MATERIAL PROVIDED:
<<<<

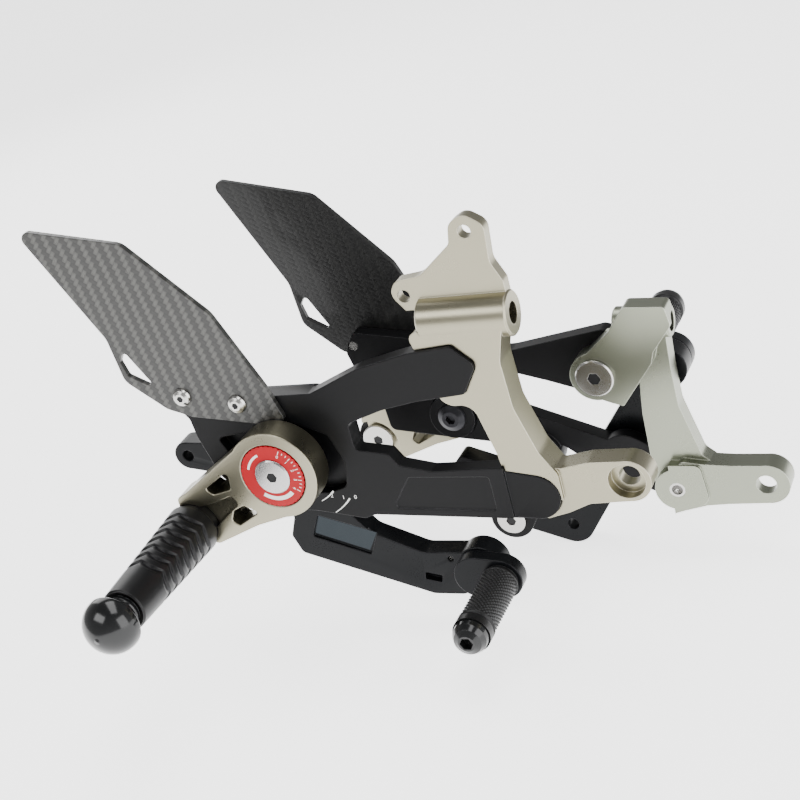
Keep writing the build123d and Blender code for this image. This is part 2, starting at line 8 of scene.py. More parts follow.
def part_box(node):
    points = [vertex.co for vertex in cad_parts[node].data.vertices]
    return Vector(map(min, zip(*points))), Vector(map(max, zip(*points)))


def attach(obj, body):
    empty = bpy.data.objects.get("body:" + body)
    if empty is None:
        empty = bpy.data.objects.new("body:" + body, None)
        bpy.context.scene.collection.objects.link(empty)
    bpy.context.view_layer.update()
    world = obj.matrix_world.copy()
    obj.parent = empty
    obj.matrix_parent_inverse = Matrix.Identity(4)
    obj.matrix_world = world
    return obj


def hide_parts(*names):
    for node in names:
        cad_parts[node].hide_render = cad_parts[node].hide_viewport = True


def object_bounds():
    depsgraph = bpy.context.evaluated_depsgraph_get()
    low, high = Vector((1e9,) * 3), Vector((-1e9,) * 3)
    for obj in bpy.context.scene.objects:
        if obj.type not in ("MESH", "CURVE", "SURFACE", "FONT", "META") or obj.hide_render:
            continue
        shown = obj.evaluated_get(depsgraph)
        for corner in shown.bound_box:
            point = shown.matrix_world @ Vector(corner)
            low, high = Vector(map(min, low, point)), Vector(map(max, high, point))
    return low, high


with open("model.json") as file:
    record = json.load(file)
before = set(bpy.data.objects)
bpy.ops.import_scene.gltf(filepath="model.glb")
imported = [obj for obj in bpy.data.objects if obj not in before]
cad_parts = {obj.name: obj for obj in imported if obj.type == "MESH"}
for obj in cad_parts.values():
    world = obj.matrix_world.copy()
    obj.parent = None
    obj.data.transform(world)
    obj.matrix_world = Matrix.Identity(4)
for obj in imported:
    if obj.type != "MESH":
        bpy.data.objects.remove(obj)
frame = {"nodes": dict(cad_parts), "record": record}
cad_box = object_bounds()
nodes = frame["nodes"]
record = frame["record"]
body_of = {n: b for b, members in record["behaviour"]["bodies"].items() for n in members}
joint_at = {j["name"]: Vector(j["pos_m"]) for j in record["behaviour"]["joints"]}
MM = 0.001


# ---------------------------------------------------------------- material helpers
class Nodes:
    """Short hand for building a node tree."""

    def __init__(self, name):
        self.mat = bpy.data.materials.new(name)
        self.mat.use_nodes = True
        self.tree = self.mat.node_tree
        self.shader = self.tree.nodes["Principled BSDF"]

    def add(self, kind, **values):
        node = self.tree.nodes.new(kind)
        for key, value in values.items():
            setattr(node, key, value)
        return node

    def link(self, a, b):
        self.tree.links.new(a, b)

    def math(self, operation, a, b=None):
        """One Math node. a and b are numbers or sockets."""
        node = self.add("ShaderNodeMath", operation=operation)
        for i, value in enumerate((a, b)):
            if value is None:
                continue
            if isinstance(value, (int, float)):
                node.inputs[i].default_value = value
            else:
                self.link(value, node.inputs[i])
        return node.outputs[0]

    def coords(self, scale=(1, 1, 1), turn=(0, 0, 0)):
        where = self.add("ShaderNodeTexCoord")
        mapping = self.add("ShaderNodeMapping")
        mapping.inputs["Scale"].default_value = scale
        mapping.inputs["Rotation"].default_value = turn
        self.link(where.outputs["Object"], mapping.inputs["Vector"])
        return mapping.outputs[0]

    def noise(self, scale, detail, stretch=(1, 1, 1)):
        node = self.add("ShaderNodeTexNoise")
        node.inputs["Scale"].default_value = scale
        node.inputs["Detail"].default_value = detail
        node.inputs["Roughness"].default_value = 0.55
        self.link(self.coords(stretch), node.inputs["Vector"])
        return node.outputs["Fac"]

    def ramp(self, fac, low, high, start=0.0, end=1.0):
        """Map fac from start..end to low..high."""
        node = self.add("ShaderNodeMapRange")
        node.inputs["From Min"].default_value = start
        node.inputs["From Max"].default_value = end
        node.inputs["To Min"].default_value = low
        node.inputs["To Max"].default_value = high
        self.link(fac, node.inputs["Value"])
        return node.outputs[0]

    def blend(self, fac, a, b):
        """Mix two colours, each a tuple or a socket."""
        node = self.add("ShaderNodeMix", data_type="RGBA")
        self.link(fac, node.inputs["Factor"])
        for socket, value in ((node.inputs["A"], a), (node.inputs["B"], b)):
            if isinstance(value, tuple):
                socket.default_value = (*value, 1)
            else:
                self.link(value, socket)
        return node.outputs["Result"]

    def bump(self, height, strength, distance, edge=0.0):
        """Bump from a height. edge is the radius that sharp edges are shaded with."""
        node = self.add("ShaderNodeBump")
        node.inputs["Strength"].default_value = strength
        node.inputs["Distance"].default_value = distance
        self.link(height, node.inputs["Height"])
        if edge:
            round_edge = self.add("ShaderNodeBevel", samples=4)
            round_edge.inputs["Radius"].default_value = edge
            self.link(round_edge.outputs[0], node.inputs["Normal"])
        self.link(node.outputs[0], self.shader.inputs["Normal"])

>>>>

STATED PROBLEM:
Can you write out the lines above, from the first one through the one containing "points = [vertex.co", exactly as they appear and nothing more?

EXERCISE RESULT:
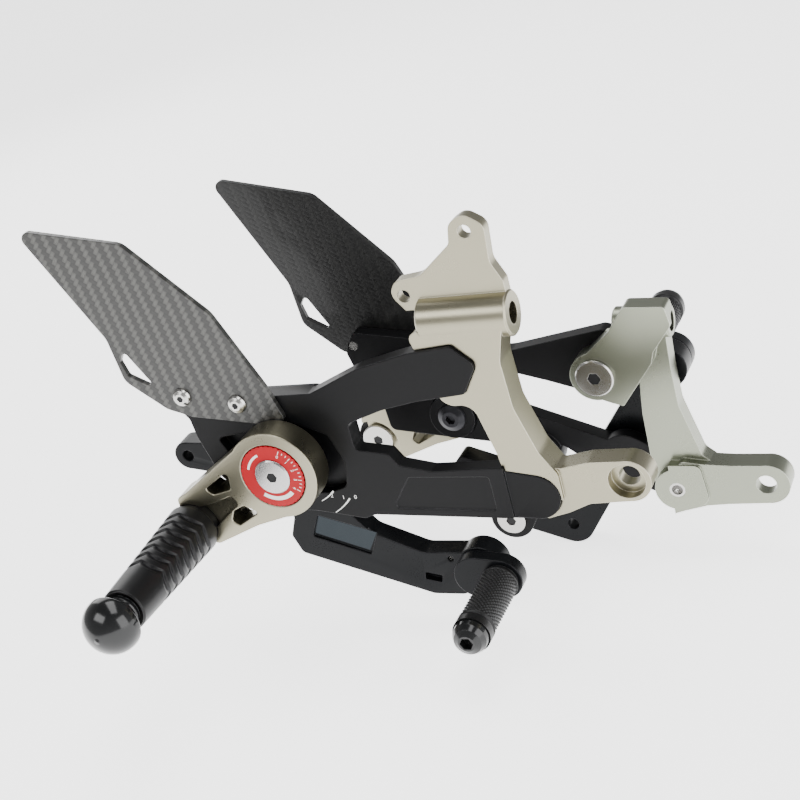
Keep writing the build123d and Blender code for this image. This is part 2, starting at line 8 of scene.py. More parts follow.
def part_box(node):
    points = [vertex.co for vertex in cad_parts[node].data.vertices]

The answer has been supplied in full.